The fact that Jackson felt the need to dress up her arguments up in originalist language suggests that she is closer to Kagan than Sonia Sotomayor, an ideologue who reasons backwards from substantive commitments with little regard for the text. If Jackson is closer to Kagan than Sotomayor, Roberts could have a second compromise vote to offset divisions among the Court’s conservatives.

The conservatives on the Court often find themselves in agreement—each of the Court’s conservatives justices were in the majority in over 80 percent of the cases heard in the 2020 term. But they also disagree among themselves on important issues that have strategic implications for the compromise-minded John Roberts.
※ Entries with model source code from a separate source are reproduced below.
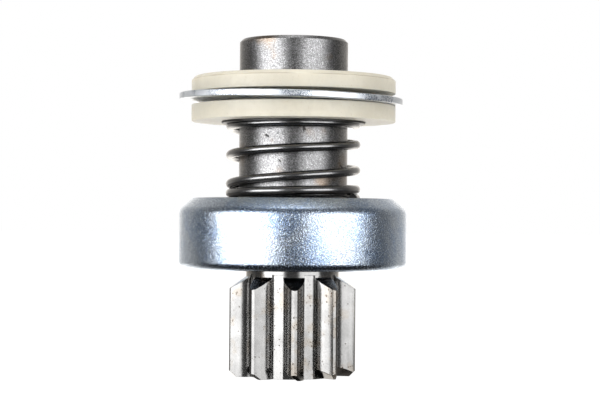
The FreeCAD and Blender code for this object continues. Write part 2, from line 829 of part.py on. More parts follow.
def make_snap_ring():
    body = new_body("snap_ring", snap_ring_base)
    inside = snap_groove_radius + dim("fitted_clearance")
    height = dim("snap_ring_thickness")
    opening = dim("snap_ring_opening")
    turned(
        body,
        [(inside, 0), (snap_ring_radius, 0), (snap_ring_radius, height), (inside, height)],
        360 - opening,
    )
    place = V(0, 0, snap_ring_base.number)
    body.Placement = FreeCAD.Placement(place, turned_about_axis(90 + opening.number / 2))
    return body


pieces = [
    make_pinion(),
    make_bush("front_bush", dim("bush_inset"), dim("front_bush_length")),
    make_bush(
        "rear_bush", race_top - dim("bush_inset") - dim("rear_bush_length"), dim("rear_bush_length")
    ),
    make_cover(),
    make_ring(
        "front_washer",
        front_washer_base,
        dim("front_washer_thickness"),
        cover_hole,
        cover_inside - dim("fitted_clearance"),
    ),
    make_half_ring("retaining_half_left", 90 + dim("half_ring_gap").number / 2),
    make_half_ring("retaining_half_right", -90 + dim("half_ring_gap").number / 2),
    make_ring(
        "roller_plate",
        roller_plate_base,
        dim("roller_plate_thickness"),
        cover_hole,
        roller_plate_radius,
    ),
    make_drive_sleeve(),
    make_engagement_spring(),
    make_ring("spring_seat", seat_base, dim("seat_thickness"), ring_bore, seat_radius),
    make_lower_shift_ring(),
    make_shift_washer(),
    make_upper_shift_ring(),
    make_snap_ring(),
]
for number in range(int(dim("roller_count").number)):
    angle = 360 / dim("roller_count").number * number
    pieces.append(make_roller(f"roller_{number + 1}", angle))
    pieces.append(make_plunger(f"roller_plunger_{number + 1}", angle))
    pieces.append(make_roller_spring(f"roller_spring_{number + 1}", angle))

doc.recompute()
failed = [o.Name for o in doc.Objects if "Invalid" in o.State or "Error" in o.State]
if failed:
    raise RuntimeError(f"not built: {', '.join(failed)}")
for piece in pieces:
    if piece.Shape.isNull() or not piece.Shape.isValid() or not piece.Shape.Solids:
        raise RuntimeError(f"no valid solid: {piece.Label}")

os.makedirs("parts", exist_ok=True)
for piece in pieces:
    piece.Shape.exportStep(f"parts/{piece.Label}.step")
    box = piece.Shape.BoundBox
    print(
        f"{piece.Label:22} solids {len(piece.Shape.Solids)} volume {piece.Shape.Volume:9.1f} "
        f"z {box.ZMin:7.2f} to {box.ZMax:7.2f} across {box.XLength:6.2f}"
    )
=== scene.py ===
"""Starter drive: a pinion on a roller one-way clutch with its sleeve, engagement spring and shift rings.
Turned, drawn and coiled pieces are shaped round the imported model, and every piece gets its finish."""

import math

import bpy
from mathutils import Matrix, Vector


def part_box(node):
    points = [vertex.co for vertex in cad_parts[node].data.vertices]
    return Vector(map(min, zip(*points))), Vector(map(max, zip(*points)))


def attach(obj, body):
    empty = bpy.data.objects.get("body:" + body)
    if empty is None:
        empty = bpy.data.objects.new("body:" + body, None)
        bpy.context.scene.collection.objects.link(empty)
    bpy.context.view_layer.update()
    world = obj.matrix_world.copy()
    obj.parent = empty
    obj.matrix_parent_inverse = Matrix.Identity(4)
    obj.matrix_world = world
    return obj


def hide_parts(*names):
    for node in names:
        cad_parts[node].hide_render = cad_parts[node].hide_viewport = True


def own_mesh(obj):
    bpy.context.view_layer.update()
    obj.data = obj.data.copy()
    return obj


bl_info = {
    "name": "Starter drive",
    "version": (1, 0, 0),
    "blender": (4, 5, 0),
    "location": "View3D > Sidebar > Starter drive",
    "description": "Shapes and finishes a starter drive round its packed model",
    "category": "Object",
}

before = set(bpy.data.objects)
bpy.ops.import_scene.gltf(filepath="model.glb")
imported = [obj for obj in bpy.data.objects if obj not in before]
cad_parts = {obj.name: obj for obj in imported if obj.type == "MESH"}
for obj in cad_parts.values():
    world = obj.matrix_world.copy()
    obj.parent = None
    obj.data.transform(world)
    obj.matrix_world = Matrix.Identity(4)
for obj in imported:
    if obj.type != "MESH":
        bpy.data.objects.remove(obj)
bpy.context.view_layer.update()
MM = 0.001
FULL_TURN = 2 * math.pi

# Studio: what lights the part, what its gloss shows, and the floor
ROOM_FILL = 0.15
ROOM_SKY = 1.2
ROOM_DARK = 0.13
ROOM_SIDE_TONE = (1.0, 0.955, 0.89)
ROOM_SIDES = 0.45
ROOM_BACK = 1.2
ROOM_CEILING = 2.2
ROOM_UNDER = 0.02
ROOM_REAR_FLOOR = 1.3
TONE_SPAN = (0.0, 0.5)
SIDES_SPAN = (0.2, 0.8)
BACK_SPAN = (0.85, 1.0)
REAR_FLOOR_SPAN = (0.6, 0.8)
CEILING_SPAN = (0.93, 0.99)
UNDER_SPAN = (-0.3, -0.15)
FLOOR_SIZE = 6.0
FLOOR_PAINT = (0.9, 0.9, 0.9, 1)
FLOOR_SHARE = 0.85
FLOOR_GLOW = 1.15
BOX_DISTANCE = 0.6
BOX_TALL = 0.30
BOX_FOOT = 0.17
BOX_BLUR = 0.02
BOXES = (("left_box", -48.0, 0.62, 4.2), ("right_box", 43.5, 0.58, 2.7))

# Camera: place in metres, lens and film in millimetres, turns in degrees
CAMERA_PLACE = (0, -0.391, 0.0376)
CAMERA_LENS = 100
CAMERA_FILM = 36
CAMERA_CLIP = 0.01
CAMERA_TURNS = (("Z", -0.244), ("X", 90.516), ("Z", 0.418))

# Meshes: the distance that joins two vertices, and angles in degrees
JOINED = MM / 1000
FLAT = 0.05
TURNED_SMOOTH = 35
WIRE_SMOOTH = 40
MACHINED_SMOOTH = 12
TOOTH_EDGES = 50
SLEEVE_EDGES = 40


def low(node, axis):
    """The lowest coordinate of a machined node along an axis."""
    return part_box(node)[0][axis]


def high(node, axis):
    """The highest coordinate of a machined node along an axis."""
    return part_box(node)[1][axis]


def length(name, description, default):
    """A size in metres that the panel can show."""
    return bpy.props.FloatProperty(
        name=name, description=description, default=default, unit="LENGTH", precision=5
    )


def colour(name, description, default):
    """A colour that the panel can show."""
    return bpy.props.FloatVectorProperty(
        name=name, description=description, default=default, size=3, min=0, max=1, subtype="COLOR"
    )


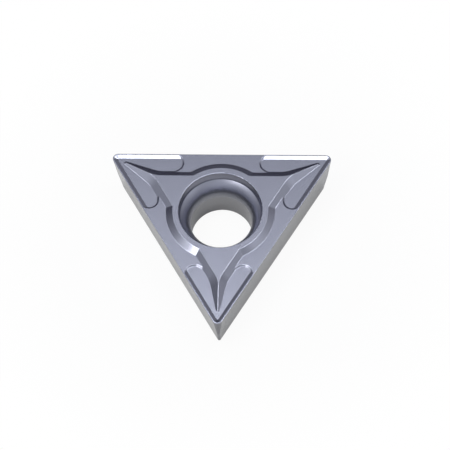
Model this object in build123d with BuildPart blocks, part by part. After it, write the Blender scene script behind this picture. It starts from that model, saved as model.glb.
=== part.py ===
from build123d import *
import math
import os

os.makedirs("parts", exist_ok=True)

# The insert lies on its seat face at Z = 0, with the screw hole's axis on Z and one nose
# towards -Y. All three edges and noses are alike, so each detail is drawn once and turned.

# Body: an equilateral triangle drawn round its inscribed circle
inscribed_circle = 9.525
thickness = 3.97
clearance_angle = 7.0
nose_radius = 0.4
nose_radius_at_seat = 0.12

# Chip pockets: one runs round each nose, behind a narrow land, and ends in two round lobes,
# each centred a little beyond the kink where the plateau's straight wall meets its round one.
# A lobe's circle would reach past the pocket's outer line, which cuts it off.
land_width = 0.09
pocket_depth = 0.085
pocket_slope_run = 0.256
lobe_radius = 0.70
lobe_turn = 150
lobe_past_land = 0.0575
lobe_past_round_wall = 1.184

# Plateau: raised above the lands, with three straight walls and three walls round the hole
plateau_height = 0.30
straight_wall_to_axis = 3.385
wall_angle = 35.7
round_wall_radius = 3.97
round_wall_angle = 32.5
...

Clarence Thomas has been the lone dissenter in otherwise-unanimous decisions 30 times in his decades on the bench. Unlike Antonin Scalia, Thomas has no scruples about overturning shoddy precedents. “When faced with a demonstrably erroneous precedent,” Thomas wrote, “my rule is simple: We should not follow it.” Thomas has even called for the disincorporation the establishment clause of the First Amendment. (If you are a textualist, it is hard to argue with his reasoning. )

Samuel Alito, like Thomas, is willing to dissent from his colleagues from the right. He wrote a fiery dissent in Bostock v. Clayton County, which extended Title VII protections under the 1964 Civil Rights Act to gay and transgender employees; Neil Gorsuch authored the majority opinion.

Gorsuch and Brett Kavanaugh are more “gettable” for the Court’s liberal minority and liberal plaintiffs than are Thomas and Alito. Gorsuch has libertarian sensibilities, and often joins the Court’s liberals in criminal-justice cases. Kavanaugh is a Roberts fanboy. He reportedly had a blown-up picture of himself and John Roberts on the wall of his D.C. Circuit chambers. Kavanaugh rarely stakes out unpopular positions; he was in the majority in 97 percent of cases heard in the Court’s 2020 term, far and away the highest proportion of any of the nine justices. He was more likely to rule with Kagan (67.7 percent) and Stephen Breyer (69.4 percent) in 2020 merits cases than Clarence Thomas (66.1 percent).

“I don’t think Thomas or Alito gives a s[—] what The New York Times says about them,” one of Kavanaugh’s friends told the Atlantic. “But I think Brett does.”

Perhaps this is true not only of Kavanaugh, but the chief justice himself. Noah Feldman of Harvard Law School argued that “Roberts’s approach…is to try to craft a middle ground that will make the Supreme Court seem less purely political than it would if he opted to join the conservatives.” Roberts’s desire to make the Court seem less “political” leads him to pursue compromise where justice demands clarity.

With a string of controversial cases on the Court’s docket this year on issues ranging from abortion to affirmative-action, Roberts could enlist Kagan and a future Justice Jackson to craft compromise verdicts with either Kavanaugh, Gorsuch, or Amy Coney Barrett. The latter three justices were in the majority in more than 90 percent of the Court’s 2020 cases, while Alito (83 percent) and Thomas (81 percent) were not. Elena Kagan (75 percent) was not far behind either Alito or Thomas. If Jackson aligns herself with Kagan, it’s possible the compromise-minded Roberts turns to the pair of pragmatic liberal justices instead of the mavericks to his right.